Years passed, and he met the woman who would become his wife and the mother of his children. I met the woman who would eventually tell me that she thought I could handle a drink or two with dinner, and that was all I needed to hear. I knew I could handle the first drink or two; it was always the consequent 17-40 that really got to me. When I started hitting the meth pipe, I quickly found financial trouble, and my brother was speedy to help. Now, $200 may not sound like a lot of money to a lot of people, but for me it was the difference between safety and a severe beating by a Mexican drug dealer, and for him it was probably all he had at the time.
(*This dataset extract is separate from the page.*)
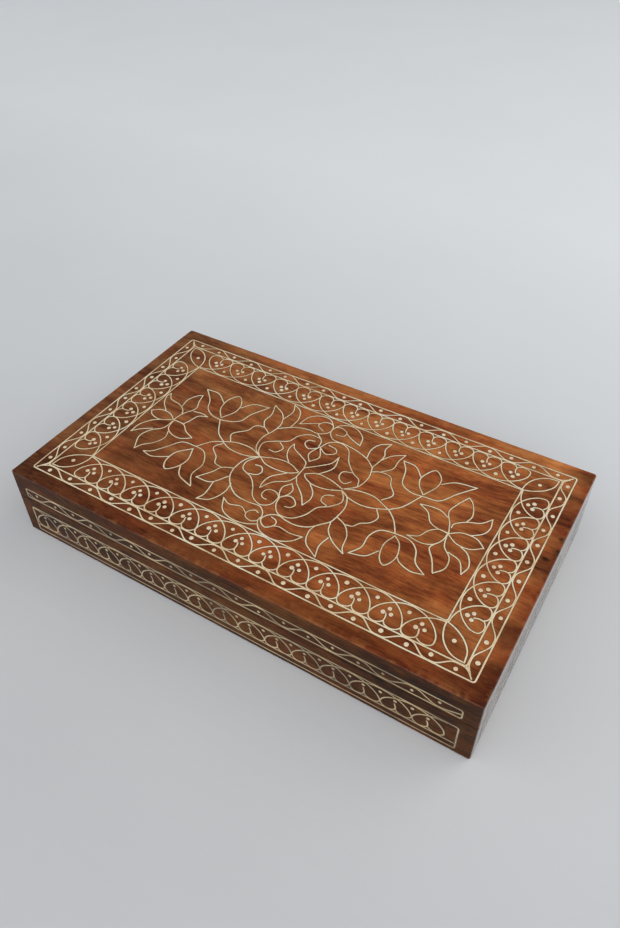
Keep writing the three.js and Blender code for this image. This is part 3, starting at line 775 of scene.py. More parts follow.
# From an arch's foot, as (u, v): on under the next heart and up its stem; back under the last heart;
# and, at the end of a row, round under its own heart.
LOBE_AND_STEM = [(0.4, -0.2), (1.6, -1.9), (4.1, -2.7), (7.1, -1.9), (8.7, -0.4), (8.9, 2), (8.2, 4.4)]
LOBE = [(0.2, -0.2), (2.1, -2.1), (5.2, -2.7), (8, -1.8), (9, -0.4)]
END_LOBE = [(-0.6, -0.6), (-2.8, -2.2), (-6.3, -2.3), (-8.8, -1)]
# Pins inside a heart, from its middle and the arches' feet.
CLUB_PINS = [(-0.6, 8), (-2.7, 4.8), (1.7, 5.1)]
SINGLE_PIN = [(-0.6, 7)]
# The pin between two hearts, as a share of the arches' rise.
BETWEEN_PIN_HEIGHT = 0.73
# An arch is a quarter of an ellipse on each side, made a little slimmer by this power.
ARCH_POWER = 1.08


def heart_row(wires, pins, hearts, pitch, foot, rise, place, club=True):
    """A row of hearts to both sides of u = 0, standing on the line v = 0.

    Arches two hearts wide overlap, so that they cross over the middle of each heart. At its foot
    an arch crosses its neighbour and turns under the next heart as one of its lobes.
    """
    squeeze = pitch / HEART_PITCH
    half = hearts * pitch / 2
    for k in range(hearts + 1):
        at = k * pitch - half
        for toward in (1, -1):
            if (toward == 1 and k == 0) or (toward == -1 and k == hearts):
                continue
            arch = [(pitch * math.cos(t) ** ARCH_POWER, rise * math.sin(t) ** ARCH_POWER)
                    for t in (math.pi / 2 * (1 - n / 6) for n in range(6))]
            end = (toward == 1 and k == hearts) or (toward == -1 and k == 0)
            lobe = END_LOBE if end else LOBE_AND_STEM if toward == 1 else LOBE
            strand = [(u - pitch, foot + v) for u, v in arch] + [(u * squeeze, foot + v) for u, v in lobe]
            wires.wire([place(at + toward * u, v) for u, v in strand])
    # The first heart has no neighbour to give it a stem.
    stem = [(-half + (u - 9) * squeeze + pitch / 2, foot + v) for u, v in LOBE_AND_STEM[-3:]]
    wires.wire([place(u, v) for u, v in stem])
    for k in range(hearts):
        middle = (k + 0.5) * pitch - half
        for u, v in CLUB_PINS if club else SINGLE_PIN:
            pins.pin(*place(middle + u, foot + v))
        if k < hearts - 1:
            pins.pin(*place(middle + pitch / 2, foot + rise * BETWEEN_PIN_HEIGHT))


# The arches' feet above the second line, and what is left between the arches and the inner line.
TOP_FOOT = 3.2
TOP_ARCH_GAP = 0.7


def build_arcades():
    for side in SIDES:
        wires, pins = Inlay(GAUGE["arcade"]), Inlay(brass="pin")
        hearts, pitch = by_length(side, (13, HEART_PITCH), (6, 17.7))
        out = side_halves(side, *SECOND_LINE)[1]
        rise = out - side_halves(side, *INNER_LINE)[1] - TOP_FOOT - TOP_ARCH_GAP
        heart_row(wires, pins, hearts, pitch, TOP_FOOT, rise, place_beside(side, out))
        wires.lay(f"wire_arcade_{side}", LID_TOP, "lid", [f"inlay_arcade_{side}"])
        pins.lay(f"pins_arcade_{side}", LID_TOP, "lid")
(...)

That was just the beginning of my woes, but it was the end of everything that we had built. I wouldn’t respond to calls, texts, or e-mails from his wife; I just bailed. That was over a decade ago.

 My brother and I the first time we had ever seen each other.

When I talk about making amends, this is as high up on the list as it gets. It’s the damage I’m most afraid to repair because the whole thing makes me feel like a piece of shit, and I don’t like accessing that particular part of my life which means I need to do it as quickly as possible. I’m already willing to make the amend, I just need to act, and sometimes action takes courage. Grow up, Vince. It’s time to move on.

 So there it is in black and white. And for some reason, orange. I hope that doesn't transfer over to the actual published post. If it doesn't, you won't have a clue what this is in reference to. Back on track, I'm happy that I decided to move forward with this chapter. I hope you enjoyed this: one of the few remaining pieces of me yet unknown.